If it’s Taiwan’s Tsai Ing-wen, a really tremendous person BTW,  what’s that got to do with U.S. policy  in China anyway? You say no president-elect, or president, has spoken to a Taiwan leader since Washington cut formal diplomatic ties with Taipei and recognized the People’s Republic in 1979? I say, pffft. If China doesn’t like it well it’s #TimeToGetTough

The people who think Trump is playing checkers regard this as reckless blundering. The people who think he’s playing chess say it’s a calculated move to respond to Chinese aggression in the South China Sea. I’m holding off my judgement until it’s been demonstrated that Trump can correctly point to the South China Sea on a map without Kellyanne Conway in the room. Or until someone convinces me Trump knows how to play checkers.

Back in 2012, Trump tweeted,

“Get it straight: Pakistan is not our friend. We’ve given them billions and billions of dollars, and what did we get?
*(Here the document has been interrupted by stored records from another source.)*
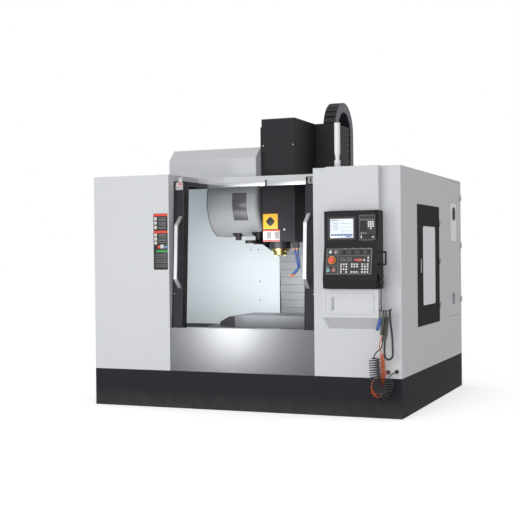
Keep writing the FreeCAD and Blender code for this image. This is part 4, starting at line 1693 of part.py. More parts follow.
# ---- hanging tools and hoses ----------------------------------------------------------------------------
def line_fittings():
    """Cord gland on the pendant, the hook bar for the tools and two wall sockets."""
    gland_y = GLAND_Y
    gland = box(PENDANT_RIGHT, PENDANT_RIGHT + 26, gland_y - 16, gland_y + 16, PENDANT_FOOT + 40,
                PENDANT_FOOT + 112)
    boot = cyl(10, 44, (GLAND_X, gland_y, PENDANT_FOOT - 4), (0, 0, 1))
    reach = BOX_RIGHT + RACK_REACH
    bar = box(BOX_RIGHT, reach, RACK_Y - RACK_WIDTH / 2, RACK_Y + RACK_WIDTH / 2, RACK_Z, RACK_Z + 5)
    lip = box(reach - 4, reach, RACK_Y - RACK_WIDTH / 2, RACK_Y + RACK_WIDTH / 2, RACK_Z + 5, RACK_Z + 18)
    sockets = [cyl(SOCKET_RADIUS, SOCKET_REACH, (x, FRONT, z), (0, -1, 0)) for x, z in SOCKET_PLACES]
    return group([fuse([gland, boot]), fuse([bar, lip])] + sockets)


def gun_body(points, hook_x, y0, y1):
    """Gun outline with a strap at its top that hangs over the hook bar."""
    body = prism_y(points, y0, y1)
    top = max(z for _, z in points)
    strap = box(hook_x - 5, hook_x + 5, y0 + 6, y1 - 6, top - 4, RACK_Z)
    return fuse([body, strap])


def wash_guns():
    """Air gun and coolant gun hanging one behind the other on the hook bar."""
    air = gun_body(AIR_GUN, AIR_GUN_HOOK, AIR_GUN_Y, AIR_GUN_Y + GUN_THICK)
    slot = box(AIR_PIVOT[0] - 14, AIR_PIVOT[0] + 14, AIR_GUN_Y + 7, AIR_GUN_Y + GUN_THICK - 7,
               AIR_PIVOT[1] - 50,
               AIR_PIVOT[1] + 10)
    pin = cyl(2.5, GUN_THICK - 10, (AIR_PIVOT[0], AIR_GUN_Y + 5, AIR_PIVOT[1]), (0, 1, 0))
    wash = gun_body(WASH_GUN, WASH_GUN_HOOK, WASH_GUN_Y, WASH_GUN_Y + GUN_THICK)
    return group([fuse([air.cut(slot), pin]), wash])


def air_gun_lever():
    """Squeeze lever on the air gun's pin."""
    x, z = AIR_PIVOT
    y0 = AIR_GUN_Y + 7.5
    y1 = AIR_GUN_Y + GUN_THICK - 7.5
    eye = cyl(6, y1 - y0, (x, y0, z), (0, 1, 0))
    blade = prism_y([(x - 6, z), (x - 1, z - 4), (x - 26, z - 92), (x - 32, z - 90)], y0, y1)
    return cut(fuse([eye, blade]), [cyl(2.5 + SCREW_FIT, 40, (x, AIR_GUN_Y, z), (0, 1, 0))])


def round_path(points):
    """Straight runs joined by tangent arcs, as one wire."""
    nodes = [Vector(*p) for p in points]
    edges = []
    start = nodes[0]
    for before, at, after in zip(nodes, nodes[1:], nodes[2:]):
        u = at - before
        v = after - at
        short = min(u.Length, v.Length)
        u.normalize()
        v.normalize()
        half = u.getAngle(v) / 2
        radius = CORD_BEND * short / math.tan(half)
        reach = radius * math.tan(half)
        a = at - u * reach
        b = at + v * reach
        bisect = v - u
        bisect.normalize()
        centre = at + bisect * (radius / math.cos(half))
        middle = centre - bisect * radius
        edges.append(Part.makeLine(start, a))
        edges.append(Part.Arc(a, middle, b).toShape())
        start = b
    edges.append(Part.makeLine(start, nodes[-1]))
    return Part.Wire(edges)


def cord_tube(points, diameter):
    """Round cord carried along a route of points."""
    path = round_path(points)
    start = Vector(*points[0])
    way = Vector(*points[1]) - start
    ring = Part.Wire([Part.makeCircle(diameter / 2, start, way)])
    return path.makePipeShell([ring], True, False)


def coil_hose(lead, coil, coil_dia, tail):
    """Wound hose: a thin lead, the coil's outer form and a thin tail."""
    return fuse([cord_tube(lead, LEAD_DIA), cord_tube(coil, coil_dia), cord_tube(tail, LEAD_DIA)])


# ---- pieces ---------------------------------------------------------------------------------------------
FRONT_REACH = PENDANT_LIP_Y
SIDE_REACH = HALF_W + HINGE_PROUD + HINGE_RADIUS
ORIGIN_SHIFT = Vector((HALF_W - SIDE_REACH) / 2, -(FRONT_REACH + BACK) / 2, 0)

PIECES = {
    "base_skirt": base_skirt,
    "levelling_feet": levelling_feet,
    "bed_casting": bed_casting,
    "column_casting": column_casting,
    "axis_drives": lambda: group([guide_rails(), axis_drives()]),
    "saddle_casting": lambda: group([saddle_casting(), x_axis_drive()]),
    "work_table": work_table,
    "table_end_guards": table_end_guards,
    "head_casting": head_casting,
    "head_cover": lambda: group([head_cover(), z_cover_upper()]),
    "spindle_motor": spindle_motor,
    "spindle_housing": spindle_housing,
    "spindle_rotor": spindle_rotor,
    "coolant_nozzles": coolant_nozzles,
    "z_cover_slider": z_cover_slider,
    "column_cover": column_cover,
    "cable_chain": cable_chain,
    "magazine_cover": magazine_cover,
    "magazine_disc": magazine_disc,
    "changer_gearbox": lambda: group([changer_gearbox(), lowered_pot()]),
    "changer_shaft": changer_shaft,
    "changer_arm": changer_arm,
    "magazine_hood": magazine_hood,
    "enclosure_panels": enclosure_panels,
    "left_front_panel": lambda: front_panel(-1),
    "right_front_panel": right_front_panel,
    "front_apron": front_apron,
    "door_beam": door_beam,
    "interior_linings": interior_linings,
    "left_door": lambda: sliding_door(-1),
    "right_door": lambda: sliding_door(1),
    "left_door_pane": lambda: door_pane(-1),
    "right_door_pane": lambda: door_pane(1),
    "side_door": side_door,
    "side_door_pane": side_door_pane,
    "cabinet_door": cabinet_door,
    "cabinet_latch": cabinet_latch,
    "pendant_housing": pendant_housing,
    "screen_unit": screen_unit,
    "control_panels": control_panels,
    "estop_button": emergency_stop,
    "tool_box": tool_box,
    "tool_box_door": tool_box_door,
    "tool_box_latch": tool_box_latch,
    "signal_lamp": signal_lamp,
    "line_fittings": line_fittings,
    "wash_guns": wash_guns,
    "air_gun_lever": air_gun_lever,
    "pendant_cord": lambda: cord_tube(CORD_ROUTE, CORD_DIA),
    "hanging_hose": lambda: cord_tube(HOSE_ROUTE, HOSE_DIA),
    "black_coil_hose": lambda: coil_hose(BLACK_LEAD, BLACK_ROUTE, BLACK_COIL, BLACK_TAIL),
    "orange_coil_hose": lambda: coil_hose(ORANGE_LEAD, ORANGE_ROUTE, ORANGE_COIL, ORANGE_TAIL),
}

os.makedirs("parts", exist_ok=True)
for piece, make in PIECES.items():
    export(piece, make())
for number, place in enumerate(BUTTON_PLACES, 1):
    export("push_button_%d" % number, push_button(*place))
for number, knob_x in enumerate(KNOB_X, 1):
    export("selector_knob_%d" % number, selector_knob(knob_x))
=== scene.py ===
"""Looks of a vertical machining centre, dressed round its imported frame.

Lengths in the classes are millimetres in the enclosure's own frame, whose origin is the middle of the skirt's
footprint; `at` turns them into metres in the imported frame.
"""
from __future__ import annotations

import logging
import math
from dataclasses import dataclass, replace
from enum import Enum
from typing import Any, Iterable, Sequence

import bpy
import numpy as np
from mathutils import Matrix, Vector

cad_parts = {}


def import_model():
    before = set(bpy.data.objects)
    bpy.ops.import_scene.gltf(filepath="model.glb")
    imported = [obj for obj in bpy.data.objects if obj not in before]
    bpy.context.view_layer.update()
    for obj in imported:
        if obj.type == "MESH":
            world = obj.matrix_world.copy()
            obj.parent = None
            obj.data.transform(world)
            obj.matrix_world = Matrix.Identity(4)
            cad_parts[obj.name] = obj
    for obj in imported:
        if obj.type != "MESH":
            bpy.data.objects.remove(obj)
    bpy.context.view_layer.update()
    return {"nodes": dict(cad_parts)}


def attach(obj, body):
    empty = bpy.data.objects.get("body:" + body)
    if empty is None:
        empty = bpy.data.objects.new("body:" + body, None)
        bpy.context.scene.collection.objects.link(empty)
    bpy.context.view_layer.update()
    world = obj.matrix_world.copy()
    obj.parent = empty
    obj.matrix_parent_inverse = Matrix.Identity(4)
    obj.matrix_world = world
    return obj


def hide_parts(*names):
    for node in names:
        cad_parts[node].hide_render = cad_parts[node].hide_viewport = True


LOG = logging.getLogger("machining_centre")
MM = 0.001
SHIFT_X = -10.5
SHIFT_Y = 104.5
Triple = tuple[float, float, float]
Pair = tuple[float, float]
Row = tuple[float, float, float, float]     # middle across, middle up, width and height, in mm
Plane = tuple[float, float, float, float]
Rings = np.ndarray
Tree = bpy.types.NodeTree
Socket = bpy.types.NodeSocket


def at(x: float, y: float, z: float) -> np.ndarray:
    """Point of the enclosure's frame, in millimetres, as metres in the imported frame.

    Args:
        x: across the front, to the operator's right.
        y: towards the back.
        z: height over the floor.

    Returns:
        Array of three metres.
    """
    return np.array([(x + SHIFT_X) * MM, (y + SHIFT_Y) * MM, z * MM])


def linear(hex_colour: str) -> tuple[float, float, float, float]:
    """Linear RGBA of an sRGB hex colour.

    Args:
        hex_colour: six hex digits, with or without a leading hash.

    Returns:
        Red, green, blue and an alpha of one.
    """
    digits = hex_colour.lstrip("#")
    srgb = [int(digits[i:i + 2], 16) / 255 for i in (0, 2, 4)]
    red, green, blue = (c / 12.92 if c <= 0.04045 else ((c + 0.055) / 1.055) ** 2.4 for c in srgb)
    return red, green, blue, 1.0


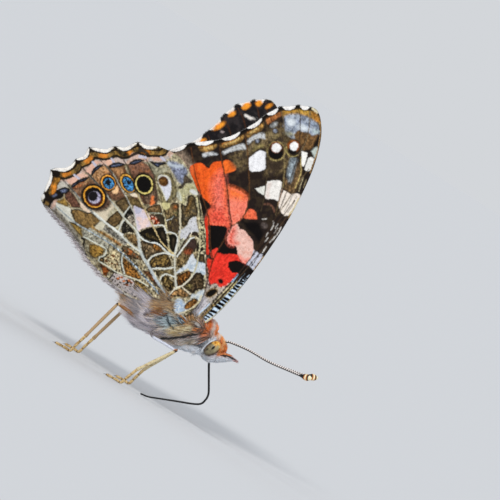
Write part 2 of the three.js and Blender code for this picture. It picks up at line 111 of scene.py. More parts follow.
def within(x, z, outline):
    """Which places lie inside a closed outline."""
    odd = np.zeros(x.shape, bool)
    for (x0, z0), (x1, z1) in zip(outline, np.roll(outline, 1, axis=0)):
        if z0 != z1:
            odd ^= ((z0 > z) != (z1 > z)) & (x < (x1 - x0) * (z - z0) / (z1 - z0) + x0)
    return odd


def near(face, line, margin):
    """The places of a face in the box round a line."""
    low, high = line.min(axis=0) - margin, line.max(axis=0) + margin
    x, z = face["x"], face["z"]
    return np.flatnonzero((x > low[0]) & (x < high[0]) & (z > low[1]) & (z < high[1]))


def dust(face, places, cover, colour):
    """Covers these places with scales of one colour, by the share given for each place."""
    cover = np.clip(cover, 0, 1)[:, None]
    face["colour"][places] = face["colour"][places] * (1 - cover) + colour * cover


def tone(face, places, colour, speckle):
    """A plain colour, or a speckle of two when a second one is given."""
    base = np.tile(shade(colour), (len(places), 1))
    if speckle:
        other, share, lump = speckle
        x, z = face["x"][places], face["z"][places]
        grains = 0.65 * mottle(x, z, lump, 5) + 0.35 * mottle(x, z, lump * 0.55, 6)
        mix = np.clip((grains - 1 + share) * 5 + 0.5, 0, 1)[:, None]
        base = base * (1 - mix) + shade(other) * mix
    return base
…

Betrayal and disrespect — and much worse #TimeToGetTough”

But that was before Pakistan’s Prime Minister Nawaz Sharif, a really tremendous person BTW, called him to say what a fantastic guy he is, and, bingo, all that touchy terrorism stuff is forgotten. Never happened. Don’t worry about it.

According to the Prime Minister,

“President Trump said Prime Minister Nawaz Sharif you have a very good reputation. You are a terrific guy. You are doing amazing work which is visible in every way. I am looking forward to see you soon. As I am talking to you Prime Minister, I feel I am talking to a person I have known for long. Your country is amazing with tremendous opportunities. Pakistanis are one of the most intelligent people. I am ready and willing to play any role that you want me to play to address and find solutions to the outstanding problems.”

What’s that you say? India and Pakistan don’t get along very well? Hmm. Well, uh, has anyone from India called to tell me I’m a fantastic guy? Not yet? Well, there’s the problem.

The good news is that Kellyanne Conway assures us that Trump has been fully briefed before talking to any world leader. Whew. That’s a relief. You had me going there for a minute.